_Task to complete_. Beginning with the first line of the data below, reproduce every line unchanged, ending with the line that holds "stem, frame * rest)".

Begin Material provided

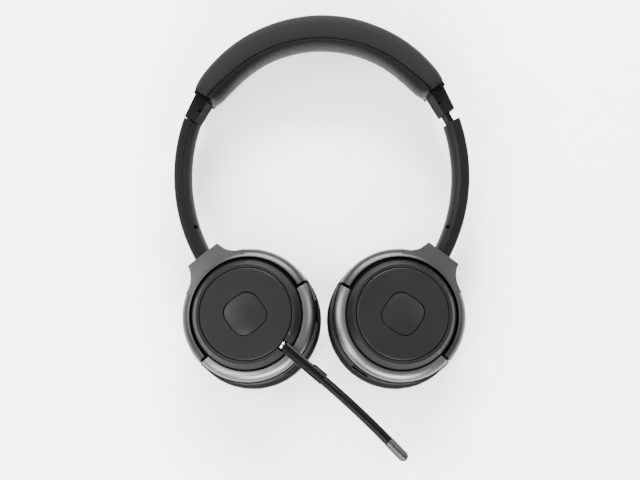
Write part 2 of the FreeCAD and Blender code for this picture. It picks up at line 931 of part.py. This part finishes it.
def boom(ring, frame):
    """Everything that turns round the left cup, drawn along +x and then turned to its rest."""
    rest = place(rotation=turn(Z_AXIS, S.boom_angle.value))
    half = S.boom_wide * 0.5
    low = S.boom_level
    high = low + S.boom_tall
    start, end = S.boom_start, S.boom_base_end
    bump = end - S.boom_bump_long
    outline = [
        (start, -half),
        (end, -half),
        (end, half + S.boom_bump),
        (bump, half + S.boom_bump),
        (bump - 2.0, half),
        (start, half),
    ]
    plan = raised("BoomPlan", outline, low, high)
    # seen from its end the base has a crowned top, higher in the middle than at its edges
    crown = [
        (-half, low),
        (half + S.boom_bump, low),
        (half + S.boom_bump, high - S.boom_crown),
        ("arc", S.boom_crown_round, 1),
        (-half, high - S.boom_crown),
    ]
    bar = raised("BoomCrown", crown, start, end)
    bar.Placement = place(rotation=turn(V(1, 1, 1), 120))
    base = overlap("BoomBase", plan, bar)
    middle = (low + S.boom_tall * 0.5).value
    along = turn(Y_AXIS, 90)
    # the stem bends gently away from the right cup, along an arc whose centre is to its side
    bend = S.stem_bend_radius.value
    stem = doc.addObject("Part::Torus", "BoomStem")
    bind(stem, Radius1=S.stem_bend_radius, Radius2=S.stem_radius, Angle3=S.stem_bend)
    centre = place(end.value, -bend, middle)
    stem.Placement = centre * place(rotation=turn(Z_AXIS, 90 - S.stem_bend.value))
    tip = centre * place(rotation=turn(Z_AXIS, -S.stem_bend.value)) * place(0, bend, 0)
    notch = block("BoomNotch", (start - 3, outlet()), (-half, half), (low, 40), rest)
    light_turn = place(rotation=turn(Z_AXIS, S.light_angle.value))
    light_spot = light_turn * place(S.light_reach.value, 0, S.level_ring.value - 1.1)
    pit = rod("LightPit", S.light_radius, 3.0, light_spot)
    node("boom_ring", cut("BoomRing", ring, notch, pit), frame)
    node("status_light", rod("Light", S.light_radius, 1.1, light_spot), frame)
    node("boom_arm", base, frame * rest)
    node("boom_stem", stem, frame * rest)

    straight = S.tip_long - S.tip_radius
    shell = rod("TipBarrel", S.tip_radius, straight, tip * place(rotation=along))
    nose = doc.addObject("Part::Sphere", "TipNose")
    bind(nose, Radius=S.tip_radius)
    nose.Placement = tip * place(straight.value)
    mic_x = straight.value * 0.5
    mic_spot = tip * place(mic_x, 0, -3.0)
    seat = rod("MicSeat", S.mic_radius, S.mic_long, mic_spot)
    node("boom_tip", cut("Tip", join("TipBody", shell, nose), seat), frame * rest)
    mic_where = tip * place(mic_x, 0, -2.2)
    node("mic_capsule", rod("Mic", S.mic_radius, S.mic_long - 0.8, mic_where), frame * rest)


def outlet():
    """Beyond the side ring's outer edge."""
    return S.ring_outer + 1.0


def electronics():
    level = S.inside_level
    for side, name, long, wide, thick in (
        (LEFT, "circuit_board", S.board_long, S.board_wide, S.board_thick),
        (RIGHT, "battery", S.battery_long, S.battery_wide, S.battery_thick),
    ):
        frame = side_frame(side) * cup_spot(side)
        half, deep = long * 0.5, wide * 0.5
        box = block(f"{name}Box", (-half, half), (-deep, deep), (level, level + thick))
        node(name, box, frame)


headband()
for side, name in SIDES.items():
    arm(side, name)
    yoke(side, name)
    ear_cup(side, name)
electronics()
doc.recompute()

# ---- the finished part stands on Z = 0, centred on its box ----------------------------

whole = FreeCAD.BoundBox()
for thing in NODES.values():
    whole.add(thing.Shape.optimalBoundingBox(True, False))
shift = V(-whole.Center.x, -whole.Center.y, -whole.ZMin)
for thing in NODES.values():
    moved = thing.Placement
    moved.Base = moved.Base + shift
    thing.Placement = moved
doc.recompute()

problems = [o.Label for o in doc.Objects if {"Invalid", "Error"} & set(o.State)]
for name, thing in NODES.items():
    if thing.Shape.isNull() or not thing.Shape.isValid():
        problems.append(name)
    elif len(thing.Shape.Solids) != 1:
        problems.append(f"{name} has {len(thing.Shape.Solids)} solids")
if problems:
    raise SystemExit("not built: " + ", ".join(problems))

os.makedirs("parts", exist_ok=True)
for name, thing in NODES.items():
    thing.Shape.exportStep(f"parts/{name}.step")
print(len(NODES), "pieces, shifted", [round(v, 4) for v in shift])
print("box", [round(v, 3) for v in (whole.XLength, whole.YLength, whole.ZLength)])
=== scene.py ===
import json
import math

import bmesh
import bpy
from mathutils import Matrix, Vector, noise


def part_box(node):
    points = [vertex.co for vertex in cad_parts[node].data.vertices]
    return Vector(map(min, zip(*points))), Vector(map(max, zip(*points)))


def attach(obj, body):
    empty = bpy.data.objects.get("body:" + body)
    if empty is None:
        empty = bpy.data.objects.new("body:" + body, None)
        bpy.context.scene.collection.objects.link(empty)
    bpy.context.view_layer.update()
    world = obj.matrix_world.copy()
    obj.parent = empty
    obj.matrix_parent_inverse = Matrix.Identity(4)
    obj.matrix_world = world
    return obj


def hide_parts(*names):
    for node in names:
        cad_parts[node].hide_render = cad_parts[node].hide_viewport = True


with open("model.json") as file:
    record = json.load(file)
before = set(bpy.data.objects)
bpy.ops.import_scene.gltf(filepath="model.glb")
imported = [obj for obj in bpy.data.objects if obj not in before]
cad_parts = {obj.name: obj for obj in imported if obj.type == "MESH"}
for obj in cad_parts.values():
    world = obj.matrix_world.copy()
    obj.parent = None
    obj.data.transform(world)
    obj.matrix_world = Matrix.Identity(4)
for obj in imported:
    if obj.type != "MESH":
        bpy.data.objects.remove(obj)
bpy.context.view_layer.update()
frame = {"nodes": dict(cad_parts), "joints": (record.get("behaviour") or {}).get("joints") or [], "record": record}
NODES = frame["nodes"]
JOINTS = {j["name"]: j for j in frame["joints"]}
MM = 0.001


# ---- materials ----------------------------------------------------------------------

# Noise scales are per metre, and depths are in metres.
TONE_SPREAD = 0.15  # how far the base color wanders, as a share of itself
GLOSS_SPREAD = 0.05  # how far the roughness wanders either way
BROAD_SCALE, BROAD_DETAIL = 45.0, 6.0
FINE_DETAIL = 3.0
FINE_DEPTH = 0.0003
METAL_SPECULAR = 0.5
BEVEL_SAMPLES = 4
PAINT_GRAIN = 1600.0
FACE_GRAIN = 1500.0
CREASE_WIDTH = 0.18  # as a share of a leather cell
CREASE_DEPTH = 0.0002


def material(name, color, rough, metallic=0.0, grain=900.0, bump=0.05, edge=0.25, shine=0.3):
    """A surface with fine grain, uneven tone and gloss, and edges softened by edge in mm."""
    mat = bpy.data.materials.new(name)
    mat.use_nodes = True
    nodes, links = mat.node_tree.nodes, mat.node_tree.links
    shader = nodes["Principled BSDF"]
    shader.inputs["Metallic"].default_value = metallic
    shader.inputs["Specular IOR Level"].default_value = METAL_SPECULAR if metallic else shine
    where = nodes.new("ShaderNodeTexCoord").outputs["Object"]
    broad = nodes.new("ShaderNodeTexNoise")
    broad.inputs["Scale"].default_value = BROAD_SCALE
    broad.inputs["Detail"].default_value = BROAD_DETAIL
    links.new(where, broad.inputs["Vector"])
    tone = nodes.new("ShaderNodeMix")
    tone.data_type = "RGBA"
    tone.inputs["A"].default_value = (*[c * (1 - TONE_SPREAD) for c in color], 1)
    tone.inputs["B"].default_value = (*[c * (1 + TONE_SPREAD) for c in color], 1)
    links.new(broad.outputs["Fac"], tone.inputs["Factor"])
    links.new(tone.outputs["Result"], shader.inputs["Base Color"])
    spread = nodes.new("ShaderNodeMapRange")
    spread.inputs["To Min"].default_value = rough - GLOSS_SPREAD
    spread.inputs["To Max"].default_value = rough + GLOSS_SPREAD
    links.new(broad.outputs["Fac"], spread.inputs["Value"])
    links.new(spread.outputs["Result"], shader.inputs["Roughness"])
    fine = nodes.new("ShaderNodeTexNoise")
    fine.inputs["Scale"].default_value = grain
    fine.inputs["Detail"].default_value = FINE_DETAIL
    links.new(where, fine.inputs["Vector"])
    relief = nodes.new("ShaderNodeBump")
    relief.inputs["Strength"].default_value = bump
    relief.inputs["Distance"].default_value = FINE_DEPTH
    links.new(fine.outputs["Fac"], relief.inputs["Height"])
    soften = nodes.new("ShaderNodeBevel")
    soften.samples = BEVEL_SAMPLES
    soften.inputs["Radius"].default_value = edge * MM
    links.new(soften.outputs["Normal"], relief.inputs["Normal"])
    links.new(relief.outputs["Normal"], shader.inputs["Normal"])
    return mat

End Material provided

_Output of the task_.
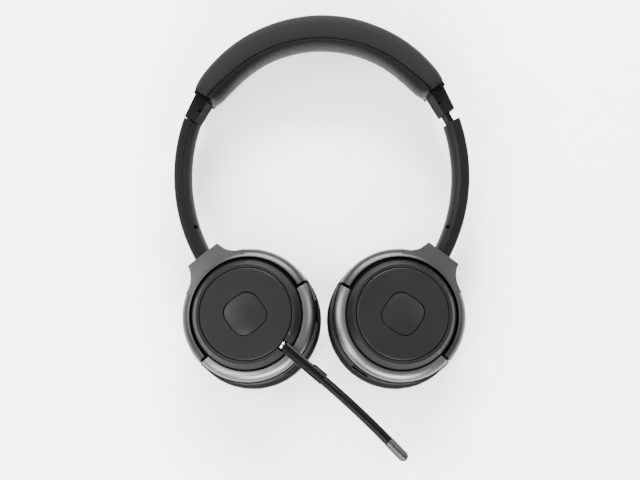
Write part 2 of the FreeCAD and Blender code for this picture. It picks up at line 931 of part.py. This part finishes it.
def boom(ring, frame):
    """Everything that turns round the left cup, drawn along +x and then turned to its rest."""
    rest = place(rotation=turn(Z_AXIS, S.boom_angle.value))
    half = S.boom_wide * 0.5
    low = S.boom_level
    high = low + S.boom_tall
    start, end = S.boom_start, S.boom_base_end
    bump = end - S.boom_bump_long
    outline = [
        (start, -half),
        (end, -half),
        (end, half + S.boom_bump),
        (bump, half + S.boom_bump),
        (bump - 2.0, half),
        (start, half),
    ]
    plan = raised("BoomPlan", outline, low, high)
    # seen from its end the base has a crowned top, higher in the middle than at its edges
    crown = [
        (-half, low),
        (half + S.boom_bump, low),
        (half + S.boom_bump, high - S.boom_crown),
        ("arc", S.boom_crown_round, 1),
        (-half, high - S.boom_crown),
    ]
    bar = raised("BoomCrown", crown, start, end)
    bar.Placement = place(rotation=turn(V(1, 1, 1), 120))
    base = overlap("BoomBase", plan, bar)
    middle = (low + S.boom_tall * 0.5).value
    along = turn(Y_AXIS, 90)
    # the stem bends gently away from the right cup, along an arc whose centre is to its side
    bend = S.stem_bend_radius.value
    stem = doc.addObject("Part::Torus", "BoomStem")
    bind(stem, Radius1=S.stem_bend_radius, Radius2=S.stem_radius, Angle3=S.stem_bend)
    centre = place(end.value, -bend, middle)
    stem.Placement = centre * place(rotation=turn(Z_AXIS, 90 - S.stem_bend.value))
    tip = centre * place(rotation=turn(Z_AXIS, -S.stem_bend.value)) * place(0, bend, 0)
    notch = block("BoomNotch", (start - 3, outlet()), (-half, half), (low, 40), rest)
    light_turn = place(rotation=turn(Z_AXIS, S.light_angle.value))
    light_spot = light_turn * place(S.light_reach.value, 0, S.level_ring.value - 1.1)
    pit = rod("LightPit", S.light_radius, 3.0, light_spot)
    node("boom_ring", cut("BoomRing", ring, notch, pit), frame)
    node("status_light", rod("Light", S.light_radius, 1.1, light_spot), frame)
    node("boom_arm", base, frame * rest)
    node("boom_stem", stem, frame * rest)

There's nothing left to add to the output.